From mid-2014 to present

The Puma Family 16h is a low-power microarchitecture by AMD for its APUs. It succeeds the Jaguar as a second-generation version, targets the same market, and belongs to the same AMD architecture Family 16h. The Beema line of processors are aimed at low-power notebooks, and Mullins are targeting the tablet sector.

Contents

Design

The Puma cores use the same microarchitecture as Jaguar, and inherits the design:

  • Out-of-order execution and Speculative execution, up to 4 CPU cores
  • Two-way integer execution
  • Two-way 128-bit wide floating-point and packed integer execution
  • Integer hardware divider
  • Puma does not feature clustered multi-thread (CMT), meaning that there are no "modules"
  • Puma does not feature Heterogeneous System Architecture or zero-copy
  • 32 KiB instruction + 32 KiB data L1 cache per core
  • 1–2 MiB unified L2 cache shared by two or four cores
  • Integrated single channel memory controller supporting 64bit DDR3L
  • 3.1 mm2 area per core
  • Instruction set support

    Like Jaguar, the Puma core has support for the following instruction sets and instructions: MMX, SSE, SSE2, SSE3, SSSE3, SSE4a, SSE4.1, SSE4.2, AVX, F16C, CLMUL, AES, BMI1, MOVBE (Move Big-Endian instruction), XSAVE/XSAVEOPT, ABM (POPCNT/LZCNT), and AMD-V.

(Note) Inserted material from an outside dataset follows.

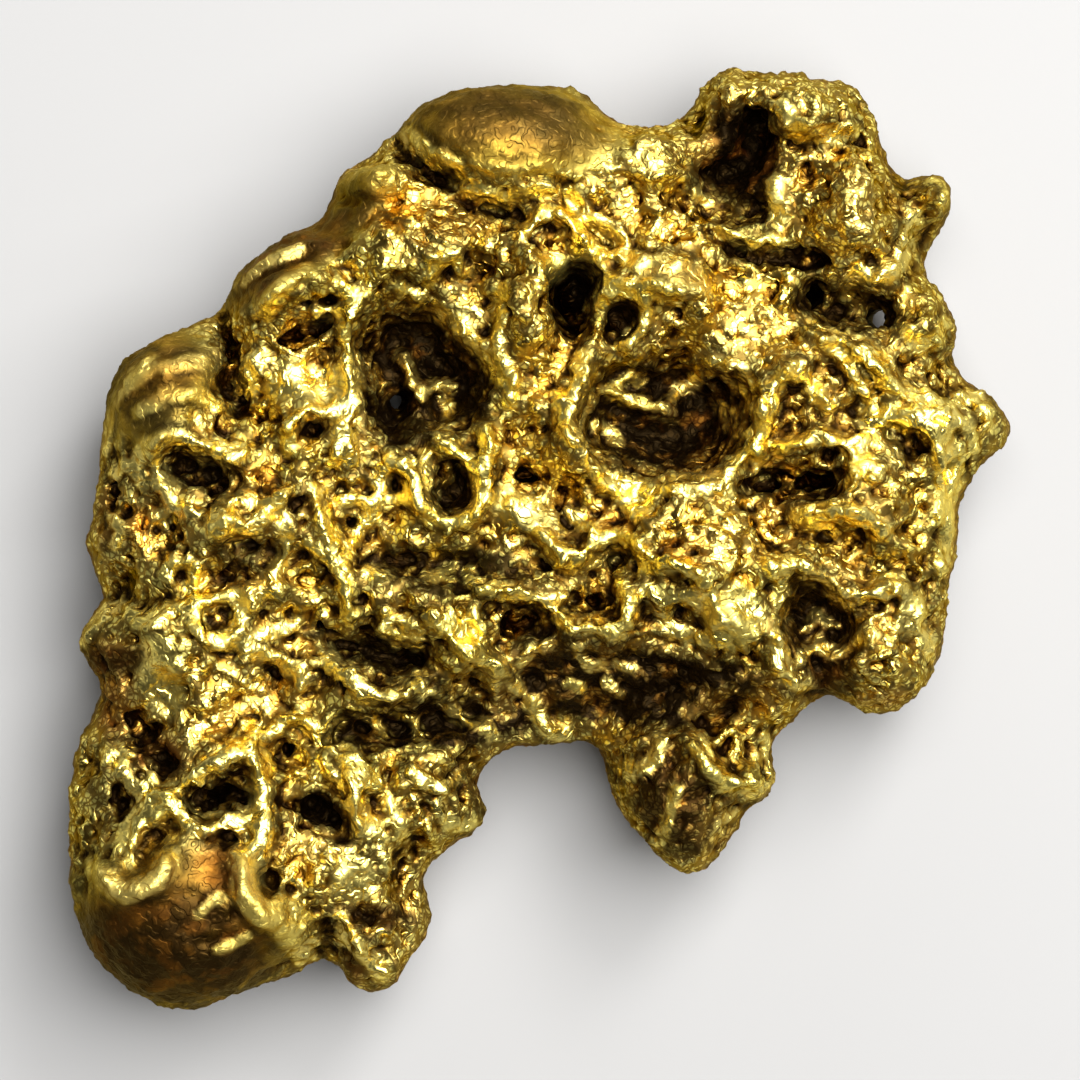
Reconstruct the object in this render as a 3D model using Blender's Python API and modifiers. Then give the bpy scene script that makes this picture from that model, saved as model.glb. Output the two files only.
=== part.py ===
"""A gold nugget: one piece of native gold, water-worn on its back and rims, pitted on its face.

It lies on its back on the plane z = 0, pitted face up, with its broad worn domes towards +Y and its
heavy smooth bulb towards -X, -Y. The origin is under the middle of its box. The tables below are in
millimetres and degrees; MM turns their lengths into Blender's metres.

The body is grown the way the real one looks: an irregular plate with rounded rims, masses fused to
it, hollows sunk in its face, ridges left standing between them, and small holes worn right through.
"""

import math

import bmesh
import bpy
import numpy as np
from mathutils import Matrix, Vector, kdtree, noise

MM = 0.001
NAME = "nugget"

# The plate that carries the masses.
PLATE_MIDDLE = 4.7  # height of its middle plane above the rest plane
PLATE_HALF = 3.9  # half its thickness
RIM_REACH = 3.0  # how far in from the outline its rounded rim reaches

# How finely each stage is fused, and how many triangles the solid keeps.
PLATE_VOXEL = 0.45
BODY_VOXEL = 0.28
TRIANGLES = 9500

# Lumpiness of the skin: size of the lumps and how far they stand, and the same for the crests that
# only the rough face has.
LUMP_SIZE = 2.4
LUMP_HEIGHT = 0.16
CREST_SIZE = 2.0
CREST_HEIGHT = 0.72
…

    Improvements over Jaguar

  • 19% CPU core leakage reduction at 1.2V
  • 38% GPU leakage reduction
  • 500 mW reduction in memory controller power
  • 200 mW reduction in display interface power
  • Chassis temperature aware turbo boost
  • Selective boosting according to application needs (intelligent boost)
  • Support for ARM TrustZone via integrated Cortex-A5 processor
  • Support for DDR3L-1866 memory
  • Puma+

    AMD released a revision of Puma core, Puma+, as a part of the Carrizo-L platform in 2015. The differences in the CPU microarchitecture are unclear. Puma+ featured 2 or 4 cores up to 2.5GHz and required the newer FP4 socket.